Baker described the defense’s references to the clip as a red herring, saying that it was not directly relevant to the case because Edelman was not a defendant and that the statement was not made in her presence.
In another clip showing officers attempting to take apart the barricade behind one of the building’s doors, one officer says to another that the protesters are “willing to come out one at a time.”
The defense attempted to use this clip as proof that the defendants were not guilty of trespass with the intent to occupy the building for an extended period of time. Baker countered, saying that if the protesters did in fact intend to leave one at a time, they could have done so before police arrived to arrest and remove them.

Anthony Brass, a defense attorney representing Taylor-Black, called the trial a “sham.”
“The penal code is not designed for acts done in furtherance of a humanitarian mission,” Brass said, later making an apparent reference to the September 2024 Mossad operation that used beepers to target leaders of the terrorist group Hezbollah in Lebanon. “The bombs, the tech, the drones, the exploding cellphones — those are funded by Stanford University,” Brass said without providing evidence.

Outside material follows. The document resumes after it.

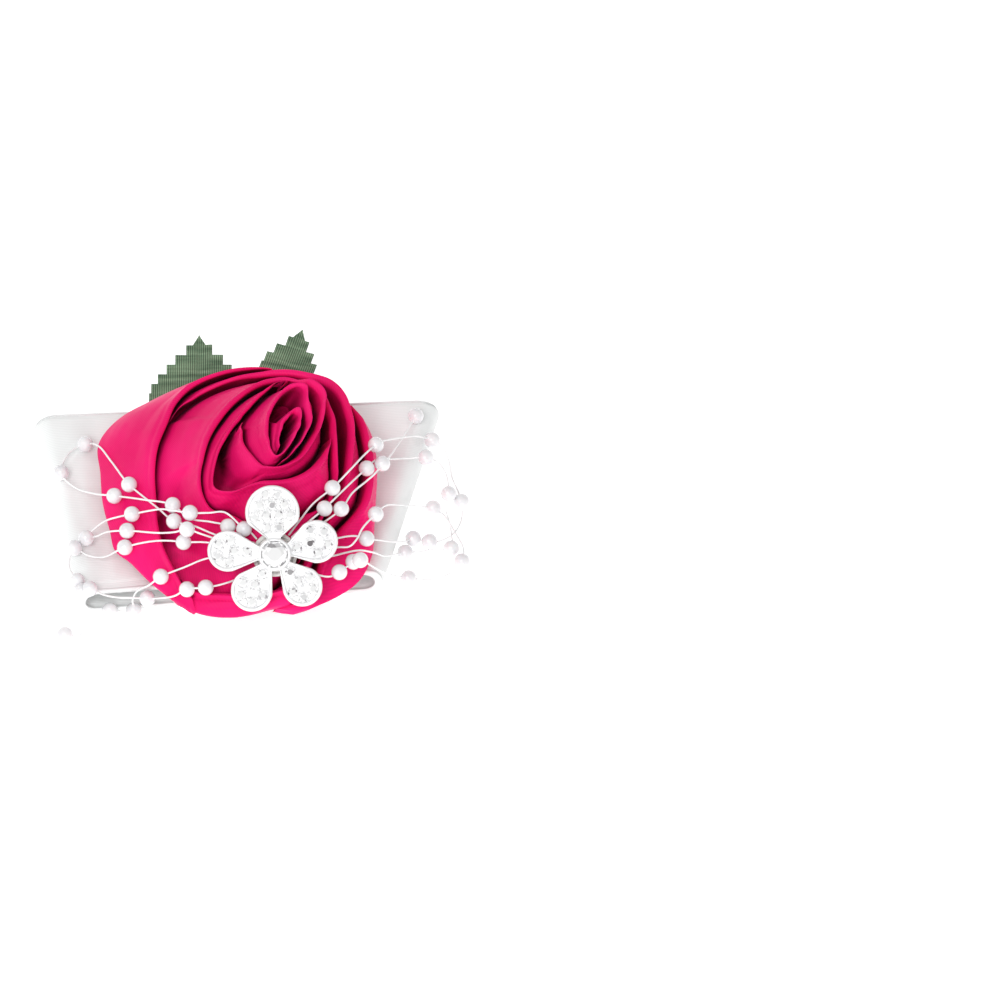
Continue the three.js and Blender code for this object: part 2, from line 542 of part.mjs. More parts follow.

Gillis filed a motion for mistrial on Thursday following Baker’s closing argument, arguing that his remarks to the jury and throughout the trial were “abhorrent.” Santa Clara County Superior Court Judge Hanley Chew denied the motion on Friday.
The maximum penalty for felony conspiracy to trespass and felony vandalism is three years in state prison. But Santa Clara County District Attorney Jeff Rosen previously stated that he would not recommend incarceration. Instead, he suggested they make restitution to Stanford and perform court-ordered cleanup work.
“Dissent is American,” Rosen said at the time. “Vandalism is criminal.”